Sale: Triton XII, Lot: 97. Estimate $10000. 
Closing Date: Monday, 5 January 2009. 
Sold For $7800. This amount does not include the buyer’s fee.

SICILY, Naxos. Circa 420-403 BC. AR Hemidrachm (2.13 g, 3h). Youthful head of the river god Assinos left, wearing wreath of selinon leaves; AΣΣINO-Σ around / Silenos, nude and ithyphallic, squatting facing on rocks, head left, holding kantharos in right hand and thyrsos in left; NAΞI-ΩN around. Cahn 115 (V73A/R93); SNG ANS 528; SNG Lloyd 1160; Rizzo pl. XXVIII, 22; Basel 387; BMC 23; Boston MFA 310; Jameson 638; McClean 2476 (all from the same dies). Good VF, attractively toned. Rare.


Located on the eastern shore of Sicily in the shadow of Mt. Aitna, Naxos was the oldest of the Greek colonies on the island, founded in 735 BC by colonists from Chalkis (in Euboia), and Ionia. According to Thucydides (1.100), Naxos established its own colony by founding Leontini in 730 BC, which was soon followed by the foundation of a second colony, Aitna, later known as Katane. Owing to the fertility of the volcanic soil of Mt. Aitna, Naxos developed an economy of viticulture, and along with Leontini and Katane, became very prosperous. This wealth attracted the attention of Syracuse, which subjugated Naxos in 476 BC, removing its citizens along with those of Katane to Leontini. Upon the death of Hieron in 461 BC, the Naxians were reinstated to their original city, and formed a close alliance with Leontini and Katane.
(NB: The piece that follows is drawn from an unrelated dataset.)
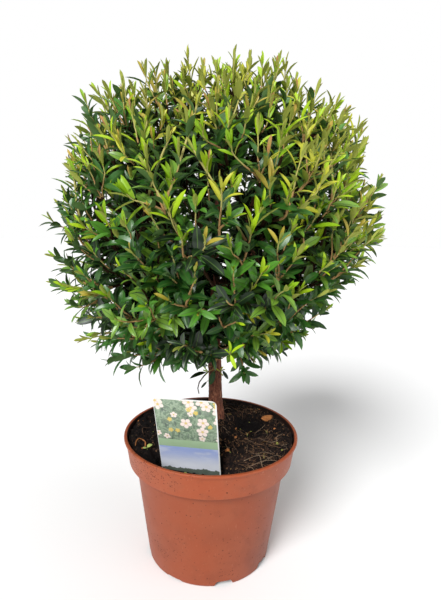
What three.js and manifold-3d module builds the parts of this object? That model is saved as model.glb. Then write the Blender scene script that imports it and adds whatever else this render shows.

During the Sicilian Expedition in 427 BC, Naxos actively provided support to the Athenians, who had sent a large fleet to attempt to neutralize Syracuse’s aid to Sparta. In 409 BC, Naxos sided with Syracuse against the Carthaginians, but in 403 BC, the tyrant Dionysios of Syracuse turned against the Naxians, destroying the city and selling the women and children into slavery.

Coins of Naxos in this period display a genuine classical style, with lifelike depictions of the river god Assinos on the obverse and the satyr Silenos on the reverse. The Silenoi, half-man-half goat followers of Dionysos, were often depicted in an ithyphallic state as they pursued the god’s female attendants, the mainads. Silenos was the oldest, wisest, and most drunken of the Silenoi, and according to Eurpides’ play, the Cyclops, he had been forced to attend Polyphemos, who dwelled in the region of Mt. Aitna, and hence one reason for its use on this coin of Naxos. The obvious reason for the choice of these types, however, is that they are direct allusions to the source of Naxos' wealth and power, her wine production.